Pascoale

Minor utilities for text processing in Brazilian Portuguese.

I'm going to add new functions as I need them.

Currently it has:

  • Pluralization and singularization (>= v0.3.0);
  • Proparoxytone, paroxytone and oxytone detection (>= v0.3.0);
  • Simple formatting considering accents in portuguese (upcase, downcase, capitalize);
  • Title formatting, considering prepositions;
  • Variations of a word at one and two edit distances (Reference: http://norvig.com/spell-correct.html);
  • Heuristic syllabic separation. My tests against a corpus of ~170K words shows 99.36% correctness (improved to ~99.56% on v0.3.0).

The name of the gem is a homage to "Prof. Pasquale Cipro Neto" (http://pt.wikipedia.org/wiki/Pasquale_Cipro_Neto), a great teacher! And yes, the name of the gem is wrong spelled as a joke ^_^

Installation

Add this line to your application's Gemfile:

gem 'pascoale'

And then execute:

$ bundle

Or install it yourself as:

$ gem install pascoale

Usage

Pluralization and singularization

*(Lowercase only)

require 'pascoale'

capt = Pascoale::Inflector.new('capitão')
puts capt.pluralize # => capitães

capts = Pascoale::Inflector.new('capitães')
puts capts.singularize # => capitão

captn = Pascoale::Inflector.new('capitãozinho')
puts captn.singularize # => capitãezinhos

qq = Pascoale::Inflector.new('qualquer')
puts qq.singularize # => quaisquer

Proparoxytones, Paroxytones and Oxytones

*(Lowercase only)

require 'pascoale'

diox = Pascoale::Reflector.new('dióxido')
puts diox.proparoxytone? # => true
puts diox.paroxytone?    # => false
puts diox.oxytone?       # => false

ideia = Pascoale::Reflector.new('ideia')
puts ideia.proparoxytone? # => false
puts ideia.paroxytone?    # => true
puts ideia.oxytone?       # => false

parati = Pascoale::Reflector.new('parati')
puts parati.proparoxytone? # => false
puts parati.paroxytone?    # => false
puts parati.oxytone?       # => true

Text formatter

require 'pascoale'

text = Pascoale::Formatter.new('Isso é um teste de formatação')

# Basic formatting
puts text.upcase # => ISSO É UM TESTE DE FORMATAÇÃO
puts text.downcase # => isso é um teste de formatação
puts text.capitalize # => Isso é um teste de formatação

# Fancy formatting (good for titles)
puts text.as_title # => Isso É um Teste de Formatação

# Predicates
puts text.upcase.upcase? # => true
puts text.upcase.downcase? # => false
puts text.capitalize? # => true

Variations of a word (typos and misspelling)

require 'pascoale'

edits = Pascoale::Edits.new('você')

# 1 edit distance
puts edits.editions.inspect

# 2 edits distance
puts edits.editions2.inspect # LOTS of output, beware.

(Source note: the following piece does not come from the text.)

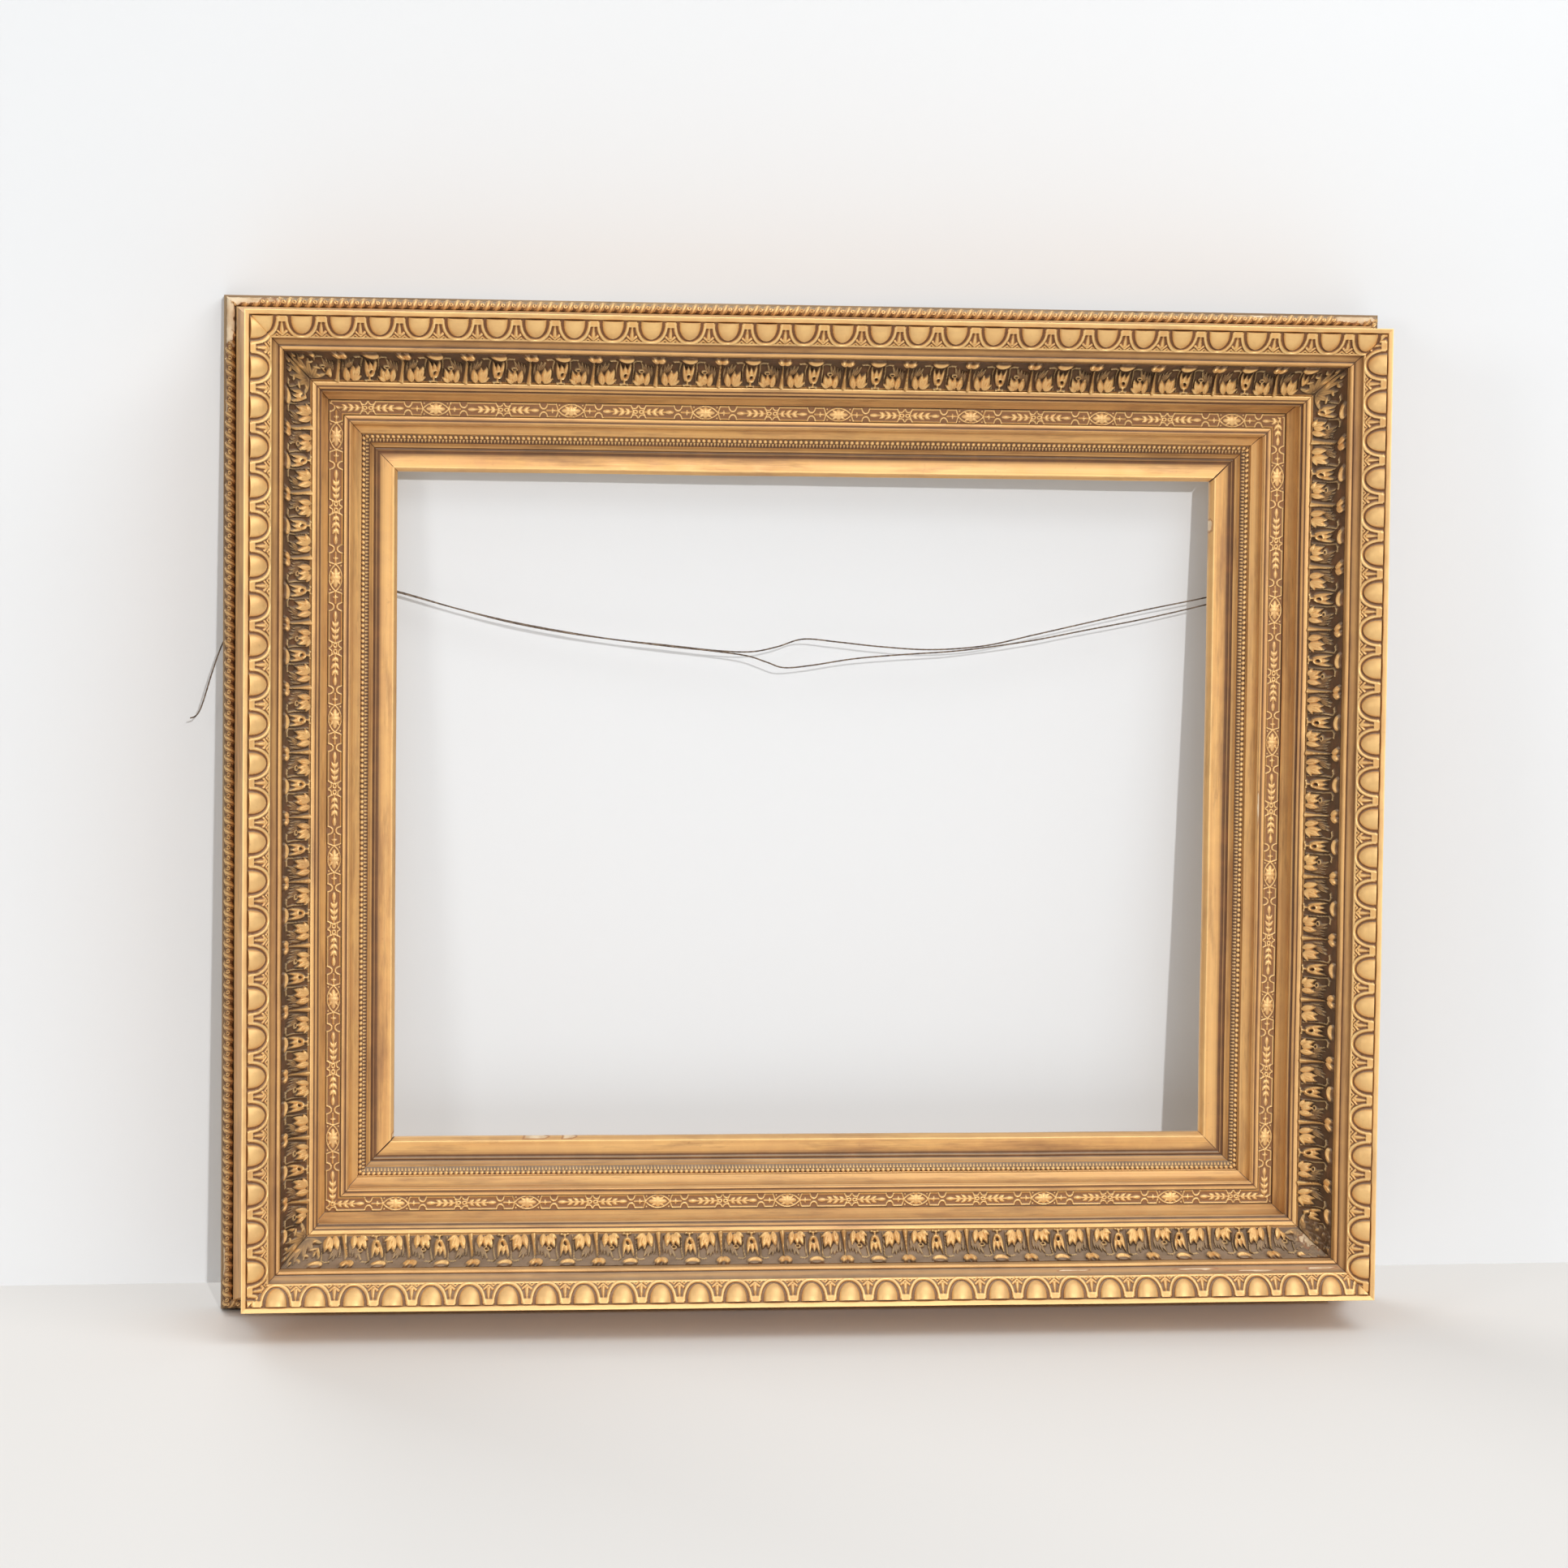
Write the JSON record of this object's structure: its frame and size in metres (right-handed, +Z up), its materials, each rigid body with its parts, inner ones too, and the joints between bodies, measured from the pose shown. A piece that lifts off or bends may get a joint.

Syllabic separation *(Lowercase only)

require 'pascoale'

separator = Pascoale::SyllableSeparator.new('exceção')
puts separator.separated.inspect # => ["ex", "ce", "ção"]

separator = Pascoale::SyllableSeparator.new('aéreo')
puts separator.separated.inspect # => ["a", "é", "re", "o"]

separator = Pascoale::SyllableSeparator.new('apneia')
puts separator.separated.inspect # => ["ap", "nei", "a"]

separator = Pascoale::SyllableSeparator.new('construir')
puts separator.separated.inspect # => ["cons", "tru", "ir"]

Contributing

  1. Fork it ( http://github.com//pascoale/fork )
  2. Create your feature branch (git checkout -b my-new-feature)
  3. Commit your changes (git commit -am 'Add some feature')
  4. Push to the branch (git push origin my-new-feature)
  5. Create new Pull Request